Google Flu Trends (GFT) uses anonymized, aggregated internet search activity to provide near-real time estimates of influenza activity. GFT estimates have shown a strong correlation with official influenza surveillance data. The 2009 influenza virus A (H1N1) pandemic [pH1N1] provided the first opportunity to evaluate GFT during a non-seasonal influenza outbreak. In September 2009, an updated United States GFT model was developed using data from the beginning of pH1N1.
We evaluated the accuracy of each U.S. GFT model by comparing weekly estimates of ILI (influenza-like illness) activity with the U.S. Outpatient Influenza-like Illness Surveillance Network (ILINet). For each GFT model we calculated the correlation and RMSE (root mean square error) between model estimates and ILINet for four time periods: pre-H1N1, Summer H1N1, Winter H1N1, and H1N1 overall (Mar 2009–Dec 2009). We also compared the number of queries, query volume, and types of queries (e.g., influenza symptoms, influenza complications) in each model. Both models' estimates were highly correlated with ILINet pre-H1N1 and over the entire surveillance period, although the original model underestimated the magnitude of ILI activity during pH1N1. The updated model was more correlated with ILINet than the original model during Summer H1N1 (r = 0.95 and 0.29, respectively). The updated model included more search query terms than the original model, with more queries directly related to influenza infection, whereas the original model contained more queries related to influenza complications.

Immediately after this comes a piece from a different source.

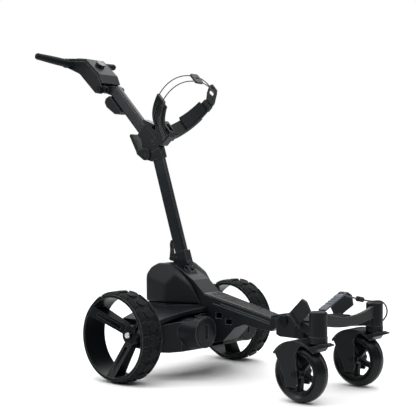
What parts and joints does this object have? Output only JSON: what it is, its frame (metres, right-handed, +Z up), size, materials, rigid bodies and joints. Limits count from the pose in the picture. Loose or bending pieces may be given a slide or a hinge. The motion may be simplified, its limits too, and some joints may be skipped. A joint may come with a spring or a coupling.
{
  "type": "electric golf trolley",
  "caption": "Folding battery-powered golf trolley: broad driven rear wheels, swivelling front casters, hinged mast with tilting handle console, and two bag cradles.",
  "frame": {"origin": "middle of the whole trolley on the ground, under the centre of its box", "axes": "+X forward, towards the front casters; +Y to the left; +Z up"},
  "size_m": [1.259, 0.658, 1.1149],
  "materials": {
    "rear_tyre_rubber": "matte",
    "front_tyre_rubber": "satin",
    "rim_plastic": "satin",
    "axle_steel": "satin",
    "gearbox_alloy": "matte",
    "motor_plastic": "satin",
    "bearing_steel": "satin",
    "pin_steel": "satin",
    "body_plastic": "matte",
    "cover_gloss": "gloss",
    "battery_plastic": "matte",
    "controller_plastic": "matte",
    "mast_paint": "satin",
    "joint_plastic": "satin",
    "lever_plastic": "satin",
    "cradle_plastic": "matte",
    "pad_rubber": "matte",
    "elastic_cord": "matte",
    "slider_plastic": "satin",
    "console_plastic": "matte",
    "console_gloss": "gloss",
    "control_plastic": "satin",
    "board_plastic": "satin",
    "grip_rubber": "matte",
    "yoke_plastic": "satin",
    "bush_plastic": "satin",
    "crossbar_gloss": "gloss",
    "strap_rubber": "satin",
    "fork_plastic": "satin"
  },
  "bodies": {
    "chassis": {"gearbox_left": "gearbox_alloy", "gearbox_right": "gearbox_alloy", "motor_left": "motor_plastic", "motor_right": "motor_plastic", "axle_bearings": "bearing_steel", "rear_arch": "body_plastic", "lower_cowl": "body_plastic", "main_beam": "body_plastic", "beam_cover": "cover_gloss", "controller_box": "controller_plastic", "hinge_pins": "pin_steel"},
    "rear_wheel_left": {"rear_tyre_left": "rear_tyre_rubber", "rear_rim_left": "rim_plastic", "rear_axle_left": "axle_steel"},
    "rear_wheel_right": {"rear_tyre_right": "rear_tyre_rubber", "rear_rim_right": "rim_plastic", "rear_axle_right": "axle_steel"},
    "battery": {"battery_case": "battery_plastic"},
    "lower_mast": {"lower_mast_tube": "mast_paint", "mast_foot": "joint_plastic", "mast_head": "joint_plastic", "fold_pin": "pin_steel"},
    "base_latch": {"base_latch": "lever_plastic"},
    "upper_mast": {"upper_mast_tube": "mast_paint", "mast_elbow": "joint_plastic", "handle_neck": "joint_plastic", "accessory_pod": "lever_plastic", "cradle_bracket": "cradle_plastic", "cradle_arm_left": "cradle_plastic", "cradle_arm_right": "cradle_plastic", "cradle_pads": "pad_rubber", "bungee_outer": "elastic_cord", "bungee_inner": "elastic_cord", "bungee_slider": "slider_plastic"},
    "fold_lever": {"fold_lever": "lever_plastic"},
    "handle": {"console_top": "console_gloss", "console_base": "console_plastic", "control_board": "board_plastic", "handlebar": "mast_paint", "grip_left": "grip_rubber", "grip_right": "grip_rubber", "tilt_bolt": "pin_steel"},
    "clamp_knob": {"clamp_knob": "lever_plastic"},
    "speed_dial": {"speed_dial": "control_plastic"},
    "power_button": {"power_button": "control_plastic"},
    "front_section": {"front_yoke": "yoke_plastic", "caster_bushes": "bush_plastic", "crossbar": "crossbar_gloss", "lower_cradle": "cradle_plastic", "bag_strap": "strap_rubber", "strap_toggle": "slider_plastic", "strap_cord": "elastic_cord"},
    "caster_left": {"caster_fork_left": "fork_plastic", "front_axle_left": "axle_steel"},
    "caster_right": {"caster_fork_right": "fork_plastic", "front_axle_right": "axle_steel"},
    "front_wheel_left": {"front_tyre_left": "front_tyre_rubber", "front_rim_left": "rim_plastic"},
    "front_wheel_right": {"front_tyre_right": "front_tyre_rubber", "front_rim_right": "rim_plastic"}
  },
  "joints": [
    {"name": "left_wheel_spin", "type": "hinge", "parent": "chassis", "child": "rear_wheel_left", "pos_m": [-0.0815, 0, 0.146], "axis": [0, 1, 0], "continuous": true},
    {"name": "right_wheel_spin", "type": "hinge", "parent": "chassis", "child": "rear_wheel_right", "pos_m": [-0.0815, 0, 0.146], "axis": [0, 1, 0], "continuous": true},
    {"name": "battery_release", "type": "slide", "parent": "chassis", "child": "battery", "axis": [-0.9401, 0, 0.341], "range_m": [0, 0.12]},
    {"name": "mast_fold", "type": "hinge", "parent": "chassis", "child": "lower_mast", "pos_m": [-0.0475, 0, 0.35], "axis": [0, 1, 0], "range_deg": [0, 85]},
    {"name": "base_latch_swing", "type": "hinge", "parent": "lower_mast", "child": "base_latch", "pos_m": [-0.1265, 0, 0.379], "axis": [0, 1, 0], "range_deg": [-25, 0]},
    {"name": "handle_fold", "type": "hinge", "parent": "lower_mast", "child": "upper_mast", "pos_m": [-0.2375, 0, 0.74], "axis": [0, 1, 0], "range_deg": [-80, 0]},
    {"name": "fold_lever_swing", "type": "hinge", "parent": "upper_mast", "child": "fold_lever", "pos_m": [-0.2375, 0, 0.74], "axis": [0, 1, 0], "range_deg": [-20, 0]},
    {"name": "handle_tilt", "type": "hinge", "parent": "upper_mast", "child": "handle", "pos_m": [-0.4465, 0, 0.985], "axis": [0, 1, 0], "range_deg": [-25, 15]},
    {"name": "clamp_knob_turn", "type": "hinge", "parent": "handle", "child": "clamp_knob", "pos_m": [-0.4465, 0, 0.985], "axis": [0, 1, 0], "continuous": true},
    {"name": "speed_dial_turn", "type": "hinge", "parent": "handle", "child": "speed_dial", "pos_m": [-0.4895, 0, 1.0756], "axis": [0.6432, 0, 0.7657], "range_deg": [-150, 150]},
    {"name": "power_button_press", "type": "slide", "parent": "handle", "child": "power_button", "axis": [-0.1042, 0, -0.9946], "range_m": [0, 0.0025], "stiffness_N_per_m": 400, "springref_m": -0.001},
    {"name": "front_fold", "type": "hinge", "parent": "chassis", "child": "front_section", "pos_m": [0.3735, 0, 0.21], "axis": [0, 1, 0], "range_deg": [0, 75]},
    {"name": "caster_swivel_left", "type": "hinge", "parent": "front_section", "child": "caster_left", "pos_m": [0.5785, 0.155, 0.2], "axis": [0, 0, 1], "continuous": true},
    {"name": "caster_swivel_right", "type": "hinge", "parent": "front_section", "child": "caster_right", "pos_m": [0.5785, -0.155, 0.2], "axis": [0, 0, 1], "continuous": true},
    {"name": "front_wheel_spin_left", "type": "hinge", "parent": "caster_left", "child": "front_wheel_left", "pos_m": [0.5205, 0.155, 0.086], "axis": [0, 1, 0], "continuous": true},
    {"name": "front_wheel_spin_right", "type": "hinge", "parent": "caster_right", "child": "front_wheel_right", "pos_m": [0.5205, -0.155, 0.086], "axis": [0, 1, 0], "continuous": true}
  ]
}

Internet search behavior changed during pH1N1, particularly in the categories “influenza complications” and “term for influenza.” The complications associated with pH1N1, the fact that pH1N1 began in the summer rather than winter, and changes in health-seeking behavior each may have played a part. Both GFT models performed well prior to and during pH1N1, although the updated model performed better during pH1N1, especially during the summer months.